By GAIL FISHER May 13. 2017 6:13PM


"The eyes have it." Oh, OK - the saying is the "ayes" have it, but permit me this play on words because I want to talk about our dogs' eyes and learning to read them.

It's a common misconception to avoid making direct eye contact with dogs, but my dogs would think there's something wrong between us if we didn't look directly at each other. Larry looks directly into my eyes when he wants to go outside. Kochi does the same when he wants to eat-a frequent, clear communication. And they both enjoy direct eye contact communication at many other enjoyable times.

Dogs' eyes convey emotions, requests, feelings and warnings. Here's a rundown of the most common things you can observe in your dog's eyes.

Direct, open, soft eyes are expressive of affection, calmness, comfort. A wide-open, soft look is generally a confident, comfortable dog. There is no reason not to make eye contact with a dog with this expression.

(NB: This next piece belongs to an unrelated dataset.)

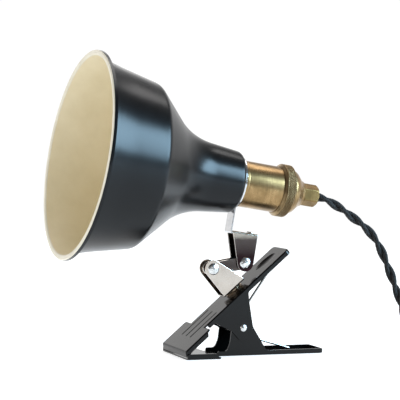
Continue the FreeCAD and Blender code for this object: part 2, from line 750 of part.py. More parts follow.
def knurled_ring():
    """Knurled clamping ring over the joint of barrel and cap, with a plain shoulder each side."""
    inner = shell_radius + run_gap
    front, back = ring_front, ring_back
    return in_head(turned([(front, inner), (front, inner + 0.55), (front + 1.6, inner + 0.9),
                           (front + 2.2, ring_radius), (back - 1.2, ring_radius), (back - 0.4, inner + 0.9),
                           (back, inner + 0.6), (back, inner)],
                          [0, 0.2, 0.3, 0.6, 0.6, 0.2, 0.2, 0]))


def socket_cap():
    """Domed cap behind the ring, drawn in to a collar for the cord grip."""
    r, wall = shell_radius, 1.0
    front = ring_front + 4.2
    line = [(front, r - wall / 2), (ring_back + 1.0, r - wall / 2), (ring_back + 4.3, r - 2.3),
            (cap_back - 1.3, collar_radius + 0.4), (grip_front - 0.1, collar_radius - wall / 2 - 0.2)]
    face = strip_face(line, [1.5, 4.5, 2.0], wall, on_xz)
    shell = face.revolve(V(0, 0, 0), V(1, 0, 0), 360)
    end = turned([(grip_front - 1.6, 5.2), (grip_front - 0.1, 5.2), (grip_front - 0.1, collar_radius - 0.4),
                  (grip_front - 1.6, collar_radius - 0.4)])
    return in_head(fused([shell, end]))


def cord_grip():
    """Hexagonal grip: a spigot into the cap, a hexagon, and a bore for the cord."""
    across_corners = hex_flats / math.cos(math.radians(30))
    points = [(across_corners / 2 * math.cos(math.radians(60 * i + 30)), across_corners / 2 * math.sin(math.radians(60 * i + 30)))
              for i in range(6)]
    hexagon = Part.Face(Part.makePolygon([on_yz(a, b) for a, b in points + points[:1]]))
    hexagon.translate(V(grip_front, 0, 0))
    body = hexagon.extrude(V(grip_back - grip_front, 0, 0))
    r = across_corners / 2
    chamfer = turned([(grip_front, 0), (grip_front, r - 1.1), (grip_front + 0.8, r + 0.1), (grip_back - 1.2, r + 0.1),
                      (grip_back, r - 1.9), (grip_back, 0)])
    body = body.common(chamfer)
    spigot = Part.makeCylinder(5.1, 6.5, V(grip_front - 6.5, 0, 0), V(1, 0, 0))
    bore = Part.makeCylinder(cord_diameter / 2 + cord_room, 40, V(grip_front - 10, 0, 0), V(1, 0, 0))
    mouth = turned([(grip_back - 1.5, 0), (grip_back - 1.5, cord_diameter / 2 + cord_room),
                    (grip_back + 1, cord_diameter / 2 + cord_room + 1.2), (grip_back + 1, 0)])
    return in_head(fused([body, spigot]).cut([bore, mouth]))


def grip_nut():
    """Nut inside the cap on the grip's spigot."""
    back = grip_front - 1.7
    nut = Part.makeCylinder(8.0, 2.6, V(back - 2.6, 0, 0), V(1, 0, 0))
    return in_head(nut.cut(Part.makeCylinder(5.15, 5, V(back - 4, 0, 0), V(1, 0, 0))))


# ---- cord ----
def cord_path(points, name):
    """Straight runs joined by tangent arcs, each as large as its two runs allow."""
    points = [V(*p) for p in points]
    edges = []
    radii = []
    here = points[0]
    for i in range(1, len(points) - 1):
        a, b, c = points[i - 1], points[i], points[i + 1]
        run = 0.45 * min(a.distanceToPoint(b), b.distanceToPoint(c))
        back = (a - b).normalize()
        ahead = (c - b).normalize()
        turn = math.pi - back.getAngle(ahead)
        radius = run / math.tan(turn / 2)
        radii.append(round(radius, 1))
        start, end = b + back * run, b + ahead * run
        middle = (back + ahead).normalize()
        sag = radius / math.cos(turn / 2) - radius
        edges.append(Part.LineSegment(here, start).toShape())
        edges.append(Part.Arc(start, b + middle * sag, end).toShape())
        here = end
    edges.append(Part.LineSegment(here, points[-1]).toShape())
    print(name, "radii", radii)
    return Part.Wire(edges)


def tube(points, radius, name):
    wire_path = cord_path(points, name)
    start = V(*points[0])
    ahead = V(*points[1]) - start
    circle = Part.Wire(Part.makeCircle(radius, start, ahead))
    solid = wire_path.makePipeShell([circle], True, True)
    expected = math.pi * radius ** 2 * wire_path.Length
    print(name, "length", round(wire_path.Length, 1), "volume ratio", round(solid.Volume / expected, 4))
    return solid


def coil_base():
    return tie_thick + 0.1


def coil_height():
    return coil_layers * cord_diameter


def cord_tube():
    return tube(cord_route, cord_diameter / 2, "cord_tube")


def cord_coil():
    """Outer shape of the coil: three turns beside each other and two layers high."""
    half = coil_across * cord_diameter / 2
    inner, outer = coil_mean_radius - half, coil_mean_radius + half
    base = coil_base()
    top = base + coil_height()
    r = cord_diameter / 2 - 0.3
    face = rounded_face([(inner, base), (outer, base), (outer, top), (inner, top)], [r] * 4, on_xz)
    solid = face.revolve(V(0, 0, 0), V(0, 0, 1), 360)
    solid.translate(V(coil_x, coil_y, 0))
    return solid


def coil_tie():
    """Band round the turns of the coil."""
    half = coil_across * cord_diameter / 2 + 0.35
    base, top = coil_base() - 0.1, coil_base() + coil_height() + 0.1
    outer = rounded_face([(-half - tie_thick, base - tie_thick), (half + tie_thick, base - tie_thick),
                          (half + tie_thick, top + tie_thick), (-half - tie_thick, top + tie_thick)], [2.9] * 4, on_xz)
    inner = rounded_face([(-half, base), (half, base), (half, top), (-half, top)], [2.4] * 4, on_xz)
    band = outer.cut(inner).extrude(V(0, 7, 0))
    band.translate(V(coil_mean_radius, -3.5, 0))
    band.rotate(V(0, 0, 0), V(0, 0, 1), 35)
    band.translate(V(coil_x, coil_y, 0))
    return band


def at_coil(point):
    return (point[0] + coil_x, point[1] + coil_y, point[2])


def cord_tail():
    return tube([at_coil(p) for p in tail_route], cord_diameter / 2, "cord_tail")


def plug_frame():
    """Frame of the plug: x along it from the end of the cord's tail."""
    end = V(*at_coil(tail_route[-1]))
    before = V(*at_coil(tail_route[-2]))
    ahead = end - before
    ahead.z = 0
    angle = math.degrees(math.atan2(ahead.y, ahead.x))
    return FreeCAD.Placement(end, FreeCAD.Rotation(V(0, 0, 1), angle))


def plug_body():
    """Moulded plug with a ribbed, tapered relief."""
    relief = turned([(0, 0), (0, cord_diameter / 2 + 0.5), (relief_length, 5.2), (relief_length, 0)])
    block = box(relief_length - 1, relief_length + plug_length, -plug_width / 2, plug_width / 2,
                -plug_thick / 2, plug_thick / 2)
    block = block.makeFillet(2.5, [e for e in block.Edges if e.BoundBox.XLength > 5])
    back = [e for e in block.Edges if e.BoundBox.XMax < relief_length]
    block = block.makeFillet(2.0, back)
    for x in (3.0, 6.0, 9.0):
        cut = turned([(x, 4.0), (x + 1.2, 4.0), (x + 1.2, 9), (x, 9)])
        relief = relief.cut(cut)
    body = fused([relief, block])
    for side in (-1, 1):
        y = side * blade_pitch / 2
        body = body.cut(box(relief_length + plug_length - 6, relief_length + plug_length + 1, y - blade_thick / 2 - 0.02,
                            y + blade_thick / 2 + 0.02, -blade_width / 2 - 0.02, blade_width / 2 + 0.02))
    body.Placement = plug_frame().multiply(body.Placement)
    return body


def plug_blades():
    start = relief_length + plug_length - 6
    end = relief_length + plug_length + blade_length
    blades = []
    for side in (-1, 1):
        y = side * blade_pitch / 2
        blade = box(start, end, y - blade_thick / 2, y + blade_thick / 2, -blade_width / 2, blade_width / 2)
        blade = blade.makeFillet(0.5, [e for e in blade.Edges if e.BoundBox.XMin > end - 0.1])
        blades.append(blade.cut(Part.makeCylinder(1.5, 6, V(end - 4.5, y - 3, 0), Y_AXIS)))
    shape = Part.makeCompound(blades)
    shape.Placement = plug_frame().multiply(shape.Placement)
    return shape


def main():
    low, high = LOWER_PIVOT, UPPER_PIVOT
    print("lower pivot", low, "upper pivot", high, "head", HEAD_FRAME.Base)
    hung, tail = cord_tube(), cord_tail()
    nodes = {
        "lower_jaw": lower_jaw(), "upper_jaw": upper_jaw(), "pivot_pin": pivot_pin(),
        "clip_spring": clip_spring(), "swivel_washer": swivel_washer(), "spring_washer": spring_washer(),
        "bracket_washer": bracket_washer(), "swivel_rivet": swivel_rivet(), "lower_bracket": lower_bracket(),
        "lower_hinge_rivet": hinge_rivet(low), "lower_hinge_washers": hinge_washers(low),
        "lower_hinge_spacer": hinge_spacer(low), "link": link(), "upper_bracket": upper_bracket(),
        "upper_hinge_rivet": hinge_rivet(high), "upper_hinge_washers": hinge_washers(high),
        "upper_hinge_spacer": hinge_spacer(high), "strap_bracket": strap_bracket(), "strap_rivet": strap_rivet(),
        "shade": shade(), "shade_nut": shade_nut(), "socket_shell": socket_shell(),
        "porcelain_insert": porcelain_insert(), "screw_shell": screw_shell(), "centre_contact": centre_contact(),
        "terminal_screws": terminal_screws(), "knurled_ring": knurled_ring(), "socket_cap": socket_cap(),
        "cord_grip": cord_grip(), "grip_nut": grip_nut(), "cord_tube": hung,
        "cord_coil": cord_coil().cut(hung).cut(tail), "coil_tie": coil_tie(), "cord_tail": tail,
        "plug_body": plug_body(), "plug_blades": plug_blades(),
    }
    for name, shape in nodes.items():
        shape.exportStep("parts/" + name + ".step")


main()
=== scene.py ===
"""Finishes of a clip on reading lamp: spun shade, brass lamp holder, knuckle, sprung clip and cloth cord."""

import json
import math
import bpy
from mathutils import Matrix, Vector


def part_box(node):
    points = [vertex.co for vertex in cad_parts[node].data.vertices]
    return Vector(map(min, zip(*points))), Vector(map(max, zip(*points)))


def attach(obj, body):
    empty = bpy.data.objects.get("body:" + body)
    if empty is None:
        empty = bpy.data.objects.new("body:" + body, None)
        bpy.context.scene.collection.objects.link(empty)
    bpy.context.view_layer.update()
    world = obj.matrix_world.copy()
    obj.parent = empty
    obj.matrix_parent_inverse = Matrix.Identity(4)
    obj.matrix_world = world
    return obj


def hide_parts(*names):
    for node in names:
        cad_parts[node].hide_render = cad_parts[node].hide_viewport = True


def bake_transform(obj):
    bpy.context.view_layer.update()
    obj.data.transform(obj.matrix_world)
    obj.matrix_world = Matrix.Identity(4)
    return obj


bl_info = {
    "name": "Clip On Reading Lamp",
    "version": (1, 0, 0),
    "blender": (4, 5, 0),
    "location": "View3D > Sidebar > Lamp",
    "description": "Builds the pieces and finishes of a clip on reading lamp over its frame",
    "category": "Object",
}

import bmesh
import bpy
import numpy as np
from mathutils import Matrix

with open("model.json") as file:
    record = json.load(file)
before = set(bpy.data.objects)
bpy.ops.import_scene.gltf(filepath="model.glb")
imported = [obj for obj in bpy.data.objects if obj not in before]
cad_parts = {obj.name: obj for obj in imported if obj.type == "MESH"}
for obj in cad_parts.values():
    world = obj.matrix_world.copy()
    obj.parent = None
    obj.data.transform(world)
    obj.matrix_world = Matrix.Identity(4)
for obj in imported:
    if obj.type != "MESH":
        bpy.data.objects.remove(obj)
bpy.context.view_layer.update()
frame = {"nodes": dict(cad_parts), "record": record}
NODES = frame["nodes"]
RECORD = frame["record"]
MOUNTS = {mount["name"]: mount for mount in RECORD["mounts"]}
JOINTS = {joint["name"]: joint for joint in RECORD["behaviour"]["joints"]}

MM = 0.001
# The lamp's axis runs from the rim, at 0, to the back, and the holder's seat is on it, in millimetres from the rim.
SEAT = 153.25
BACK = -np.array(MOUNTS["lamp_socket"]["axis"], float)
BACK /= np.linalg.norm(BACK)
RIM = np.array(MOUNTS["lamp_socket"]["pos_m"], float) - SEAT * MM * BACK
ACROSS = np.array([0.0, 1.0, 0.0])
RISE = np.cross(BACK, ACROSS)
PIN = np.array(JOINTS["clip_hinge"]["pos_m"], float)
SWIVEL = np.array(JOINTS["swivel"]["axis"], float)
LOW = np.array(JOINTS["lower_knuckle"]["pos_m"], float)
HIGH = np.array(JOINTS["upper_knuckle"]["pos_m"], float)


# ---- meshes ----
def circle(count):
    """Angles of evenly spaced points round a full turn."""
    return np.linspace(0, 2 * math.pi, count, endpoint=False)


def unit(vectors):
    """The same vectors with a length of 1."""
    vectors = np.asarray(vectors, float)
    return vectors / np.linalg.norm(vectors, axis=-1, keepdims=True)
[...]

Since dogs are students of body language and facial expression, when you make eye contact, your own expression is important, too. Our emotions are apparent to dogs, too. For instance, dogs learn to recognize our smiles, and when we're angry, our facial expressions convey that as well.

If your dog perceives a negative emotion from you, your dog's eyes may look squinty and partially closed to demonstrate appeasement. If your dog approaches you with this soft expression, it is to communicate pacification. If a dog is squinting and showing fear with reduced, fearful body posture, tail low, body lowered, the dog may perceive a threat, in which case it is best not to try to reach for and interact with the dog.

There is a direct eye contact to avoid, which is a hard, direct stare, combined with assertive body posture. The body language in this instance is standing tall on the dog's toes, the tail up and may or may not be wagging stiffly, and the dog is most likely standing still with little body movement. This combination of a hard stare with assertive posture is a dog that definitely does not want to be approached.

Sometimes you may see some white at the side of your dog's eyes. Referred to as "whale eye," this simply means that the dog is looking sideways at something or avoiding looking in the direction her muzzle is facing. A whale eye can be an expression of a pre-aggressive move. For example, a dog that is guarding a toy, bone, or other valued resource, may look whale eyed at a perceived threat to the dog's "ownership" of that item. In that instance, it may be a good idea to back off for the moment, consider your options, and even offer a trade for the protected resource, that is, offer a high value treat for the item.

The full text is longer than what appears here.